RAY SUAREZ: Alex Roland, how do you respond?

ALEX ROLAND: I don't doubt that in some far distant future we are going to populate the heavens and have people in space regularly. But we're not going to do with it the technology we have now. We're not going to do it with the shuttle and we're not going to do it with this space station. And what NASA should be spending its money on is doing the research that will open up space instead of sending astronauts up to do basically what they have been doing for the last 30 or 40 years. They have been conducting scientific experiments in orbit on the space stations that have been up there. There isn't very much to show for it.

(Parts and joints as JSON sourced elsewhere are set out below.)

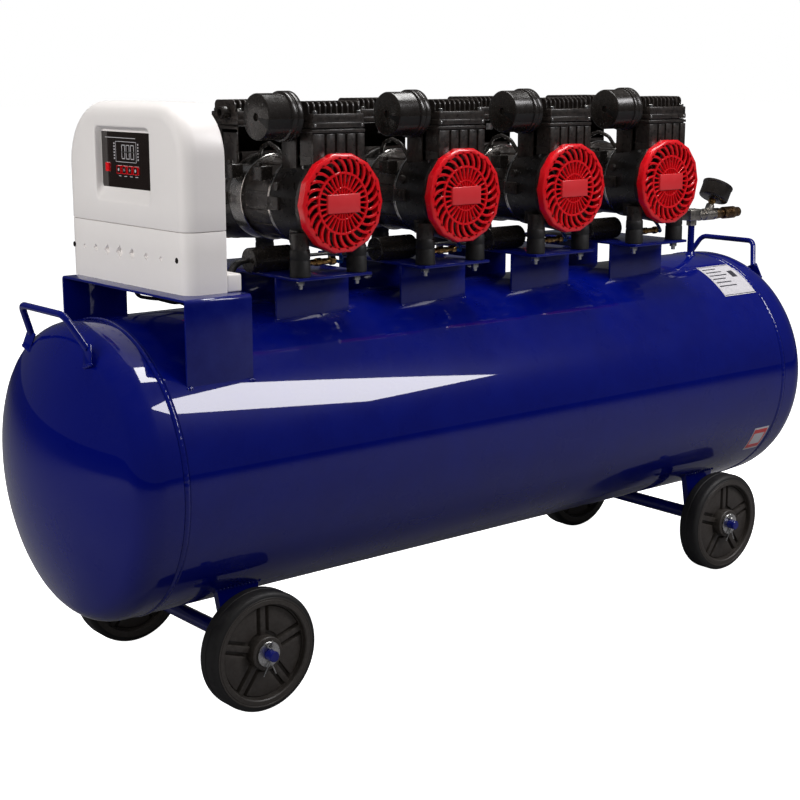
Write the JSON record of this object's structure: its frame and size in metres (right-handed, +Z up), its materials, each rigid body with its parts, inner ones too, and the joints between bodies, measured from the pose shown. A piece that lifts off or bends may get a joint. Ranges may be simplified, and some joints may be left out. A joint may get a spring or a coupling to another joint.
{
  "type": "air compressor",
  "caption": "Oil-free workshop air compressor: a row of twin-head pumps with red fan guards on a long horizontal blue tank with wheels, a control box and a gauge outlet.",
  "frame": {"origin": "on the ground under the middle of the tank", "axes": "+X along the tank towards the air outlet, +Z up, -Y towards the front fan guards"},
  "size_m": [1.7002, 0.504, 0.9785],
  "materials": {
    "tank_paint": "gloss",
    "black_casting": "satin",
    "black_plastic": "satin",
    "gloss_black": "gloss",
    "red_plastic": "satin gloss",
    "box_plastic": "satin",
    "wheel_moulding": "satin",
    "zinc_steel": "satin",
    "nickel_block": "satin",
    "brass": "satin",
    "rubber": "matt",
    "cable_sheath": "satin",
    "hose_braid": "satin",
    "circuit_board": "satin",
    "bare_aluminium": "satin"
  },
  "bodies": {
    "tank": {"axle_washers": "zinc_steel", "axles": "tank_paint", "cap_screws": "zinc_steel", "control_board": "circuit_board", "control_box_base": "box_plastic", "control_box_cover": "box_plastic", "control_bracket": "tank_paint", "control_cables": "cable_sheath", "cotter_pins": "zinc_steel", "crankcases_1": "black_casting", "crankcases_2": "black_casting", "crankcases_3": "black_casting", "crankcases_4": "black_casting", "cylinder_heads": "black_casting", "discharge_hoses": "hose_braid", "display_panel": "gloss_black", "drain_valve": "brass", "fan_grills_1": "red_plastic", "fan_grills_2": "red_plastic", "fan_grills_3": "red_plastic", "fan_grills_4": "red_plastic", "foot_bolts": "zinc_steel", "gauge_body": "black_plastic", "intake_filters": "black_plastic", "leg_frame_left": "tank_paint", "leg_frame_right": "tank_paint", "lift_handle_left": "tank_paint", "lift_handle_right": "tank_paint", "motor_1": "black_casting", "motor_2": "black_casting", "motor_3": "black_casting", "motor_4": "black_casting", "outlet_block": "nickel_block", "outlet_coupler": "brass", "pistons": "bare_aluminium", "pump_feet": "rubber", "pump_saddles": "tank_paint", "riser_pipe": "tank_paint", "run_capacitors": "gloss_black", "safety_valve": "brass", "tank_head_left": "tank_paint", "tank_head_right": "tank_paint", "tank_shell": "tank_paint"},
    "wheel_front_left": {"wheel_front_left": "wheel_moulding"},
    "wheel_rear_left": {"wheel_rear_left": "wheel_moulding"},
    "wheel_front_right": {"wheel_front_right": "wheel_moulding"},
    "wheel_rear_right": {"wheel_rear_right": "wheel_moulding"},
    "rotor_1": {"rotor_1": "bare_aluminium"},
    "rotor_2": {"rotor_2": "bare_aluminium"},
    "rotor_3": {"rotor_3": "bare_aluminium"},
    "rotor_4": {"rotor_4": "bare_aluminium"},
    "power_button": {"power_button": "red_plastic"},
    "key_mode": {"key_mode": "red_plastic"},
    "key_up": {"key_up": "red_plastic"},
    "key_down": {"key_down": "red_plastic"},
    "key_set": {"key_set": "red_plastic"},
    "needle": {"gauge_needle": "zinc_steel"},
    "sleeve": {"coupler_sleeve": "brass"},
    "safety_pull": {"safety_pull": "zinc_steel"},
    "drain_tap": {"drain_tap": "brass"}
  },
  "joints": [
    {"name": "wheel_front_left_roll", "type": "hinge", "parent": "tank", "child": "wheel_front_left", "pos_m": [-0.574, -0.2055, 0.1], "axis": [0, 1, 0], "continuous": true},
    {"name": "wheel_rear_left_roll", "type": "hinge", "parent": "tank", "child": "wheel_rear_left", "pos_m": [-0.574, 0.2055, 0.1], "axis": [0, 1, 0], "continuous": true},
    {"name": "wheel_front_right_roll", "type": "hinge", "parent": "tank", "child": "wheel_front_right", "pos_m": [0.574, -0.2055, 0.1], "axis": [0, 1, 0], "continuous": true},
    {"name": "wheel_rear_right_roll", "type": "hinge", "parent": "tank", "child": "wheel_rear_right", "pos_m": [0.574, 0.2055, 0.1], "axis": [0, 1, 0], "continuous": true},
    {"name": "rotor_1_spin", "type": "hinge", "parent": "tank", "child": "rotor_1", "pos_m": [-0.3635, 0, 0.7991], "axis": [0, 1, 0], "continuous": true},
    {"name": "rotor_2_spin", "type": "hinge", "parent": "tank", "child": "rotor_2", "pos_m": [-0.0971, 0, 0.7991], "axis": [0, 1, 0], "continuous": true},
    {"name": "rotor_3_spin", "type": "hinge", "parent": "tank", "child": "rotor_3", "pos_m": [0.1693, 0, 0.7991], "axis": [0, 1, 0], "continuous": true},
    {"name": "rotor_4_spin", "type": "hinge", "parent": "tank", "child": "rotor_4", "pos_m": [0.4357, 0, 0.7991], "axis": [0, 1, 0], "continuous": true},
    {"name": "power_button_press", "type": "slide", "parent": "tank", "child": "power_button", "axis": [1, 0, 0], "range_m": [0, 0.001], "stiffness_N_per_m": 300},
    {"name": "key_mode_press", "type": "slide", "parent": "tank", "child": "key_mode", "axis": [1, 0, 0], "range_m": [0, 0.001], "stiffness_N_per_m": 300},
    {"name": "key_up_press", "type": "slide", "parent": "tank", "child": "key_up", "axis": [1, 0, 0], "range_m": [0, 0.001], "stiffness_N_per_m": 300},
    {"name": "key_down_press", "type": "slide", "parent": "tank", "child": "key_down", "axis": [1, 0, 0], "range_m": [0, 0.001], "stiffness_N_per_m": 300},
    {"name": "key_set_press", "type": "slide", "parent": "tank", "child": "key_set", "axis": [1, 0, 0], "range_m": [0, 0.001], "stiffness_N_per_m": 300},
    {"name": "needle_sweep", "type": "hinge", "parent": "tank", "child": "needle", "pos_m": [0.76564, -0.012, 0.76519], "axis": [-0.4787, 0, -0.878], "range_deg": [0, 270], "stiffness_Nm_per_rad": 0.001},
    {"name": "sleeve_release", "type": "slide", "parent": "tank", "child": "sleeve", "axis": [-1, 0, 0], "range_m": [0, 0.004], "stiffness_N_per_m": 600},
    {"name": "safety_pull_lift", "type": "slide", "parent": "tank", "child": "safety_pull", "axis": [0, 1, 0], "range_m": [0, 0.003], "stiffness_N_per_m": 600},
    {"name": "drain_tap_turn", "type": "hinge", "parent": "tank", "child": "drain_tap", "pos_m": [-0.45, -0.0225, 0.121], "axis": [0, -1, 0], "range_deg": [0, 90]}
  ]
}
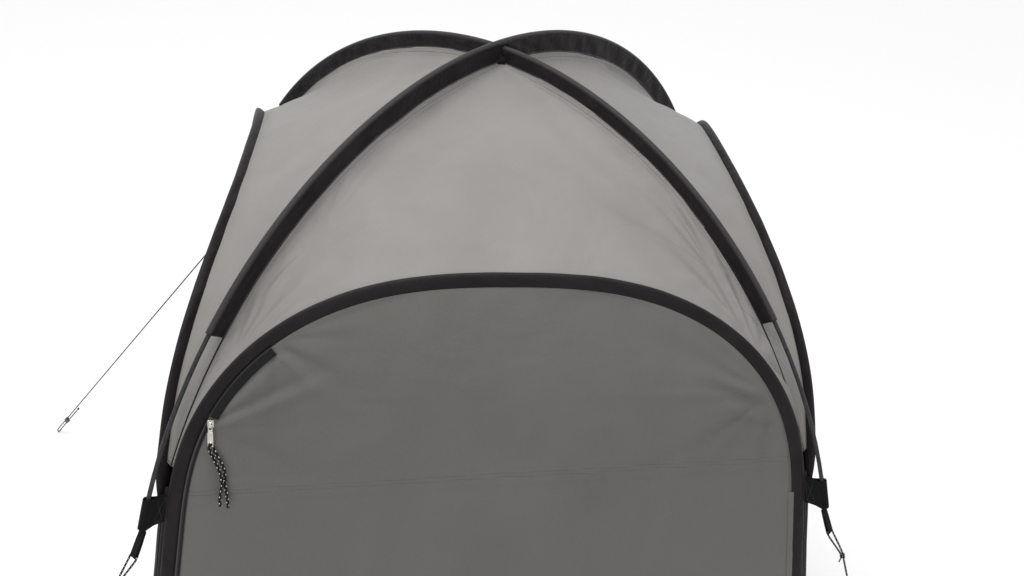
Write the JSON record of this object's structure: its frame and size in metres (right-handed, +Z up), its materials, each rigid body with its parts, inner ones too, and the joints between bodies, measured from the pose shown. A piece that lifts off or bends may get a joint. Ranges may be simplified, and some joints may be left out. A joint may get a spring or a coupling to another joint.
{
  "type": "upright dome shelter",
  "caption": "Upright square shelter with arched wall hoops, crossed roof poles, a zipped side-hung door and guy lines.",
  "frame": {"origin": "on the ground at the middle of the floor", "axes": "+Z up, -Y out of the door, +X to the right seen from the door side"},
  "size_m": [2.4793, 2.4793, 2.101],
  "materials": {
    "spring_wire": "plain drawn spring steel",
    "black_fabric": "black coated polyester binding with a faint sheen",
    "roof_fabric": "light warm grey coated polyester, fine plain weave",
    "wall_fabric": "dark warm grey coated polyester, fine plain weave",
    "ferrule_metal": "plated steel tube",
    "black_plastic": "moulded black plastic",
    "fibreglass": "dark grey pultruded rod",
    "elastic_cord": "white elastic shock cord",
    "webbing": "black woven webbing",
    "fleck_cord": "black braided cord with white flecks",
    "zip_metal": "plated zinc",
    "zip_tape": "black woven zip tape"
  },
  "bodies": {
    "shell": {"ground_band": "webbing", "peg_loops": "webbing", "hoop_wire_front": "spring_wire", "hoop_wire_right": "spring_wire", "hoop_wire_rear": "spring_wire", "hoop_wire_left": "spring_wire", "hoop_binding_front": "black_fabric", "hoop_binding_right": "black_fabric", "hoop_binding_rear": "black_fabric", "hoop_binding_left": "black_fabric", "wall_right": "wall_fabric", "wall_rear": "wall_fabric", "wall_left": "wall_fabric", "roof_front": "roof_fabric", "roof_right": "roof_fabric", "roof_rear": "roof_fabric", "roof_left": "roof_fabric", "pole_lower": "fibreglass", "pole_upper": "fibreglass", "pole_ferrules": "ferrule_metal", "pole_tips": "black_plastic", "shock_cords": "elastic_cord", "sleeve_front_left": "black_fabric", "sleeve_front_right": "black_fabric", "sleeve_rear_right": "black_fabric", "sleeve_rear_left": "black_fabric", "crossing_cover": "black_fabric", "pocket_front_left": "webbing", "pocket_front_right": "webbing", "pocket_rear_right": "webbing", "pocket_rear_left": "webbing", "ribbon_front_left": "webbing", "ribbon_front_right": "webbing", "ribbon_rear_right": "webbing", "ribbon_rear_left": "webbing", "guy_front_left": "fleck_cord", "guy_front_right": "fleck_cord", "guy_rear_right": "fleck_cord", "guy_rear_left": "fleck_cord", "guy_knots": "fleck_cord", "frame_zip_tape": "zip_tape"},
    "door": {"door_panel": "wall_fabric", "door_zip_tape": "zip_tape", "zip_flap": "zip_tape"},
    "slider": {"zip_slider": "zip_metal"},
    "puller": {"zip_puller": "zip_metal", "puller_cord": "fleck_cord", "puller_knot": "fleck_cord"},
    "runner_front_left": {"runner_front_left": "black_plastic"},
    "runner_front_right": {"runner_front_right": "black_plastic"},
    "runner_rear_right": {"runner_rear_right": "black_plastic"},
    "runner_rear_left": {"runner_rear_left": "black_plastic"}
  },
  "joints": [
    {"name": "door_swing", "type": "hinge", "parent": "shell", "child": "door", "pos_m": [0.71143, -0.75296, 0.0007], "axis": [-0.099, 0.099, 0.9901], "range_deg": [0, 90]},
    {"name": "zip_slide", "type": "slide", "parent": "door", "child": "slider", "axis": [-0.099, -0.099, -0.9901], "range_m": [0, 1.38]},
    {"name": "puller_flip", "type": "hinge", "parent": "slider", "child": "puller", "pos_m": [-0.51913, -0.59908, 1.56768], "axis": [-1, 0, 0], "range_deg": [0, 150]},
    {"name": "runner_front_left_slide", "type": "slide", "parent": "shell", "child": "runner_front_left", "axis": [0.2645, 0.2645, 0.9274], "range_m": [0, 0.1]},
    {"name": "runner_front_right_slide", "type": "slide", "parent": "shell", "child": "runner_front_right", "axis": [-0.2645, 0.2645, 0.9274], "range_m": [0, 0.1]},
    {"name": "runner_rear_right_slide", "type": "slide", "parent": "shell", "child": "runner_rear_right", "axis": [-0.2645, -0.2645, 0.9274], "range_m": [0, 0.1]},
    {"name": "runner_rear_left_slide", "type": "slide", "parent": "shell", "child": "runner_rear_left", "axis": [0.4561, -0.4561, 0.7641], "range_m": [0, 0.1]}
  ]
}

Throughout its history NASA has spent two-thirds of its funding on manned space flights, one-third of it on automated spacecraft. All the really important returns from our space activity have come from those unmanned spacecraft, the scientific exploration, the communication satellites, the weather satellites to say nothing of all of the military satellites that played such an important part in the Cold War. We need to reduce the cost of getting into space and then it might be practical to send people up.

RAY SUAREZ: And just before we go, Dr. Wolf, can I ask you about the language barrier briefly before we wrap it up? Is it easy to get along with Russian crewmen?

DR. DAVID WOLF: Absolutely. They are wonderful crewmen -- very talented partners in space. We're lucky to have all 16 countries involved.

RAY SUAREZ: How is your Russian today?

DR. DAVID WOLF: (Speaking Russian) -- Not bad.

RAY SUAREZ: Dr. Wolf, professors, thank you all.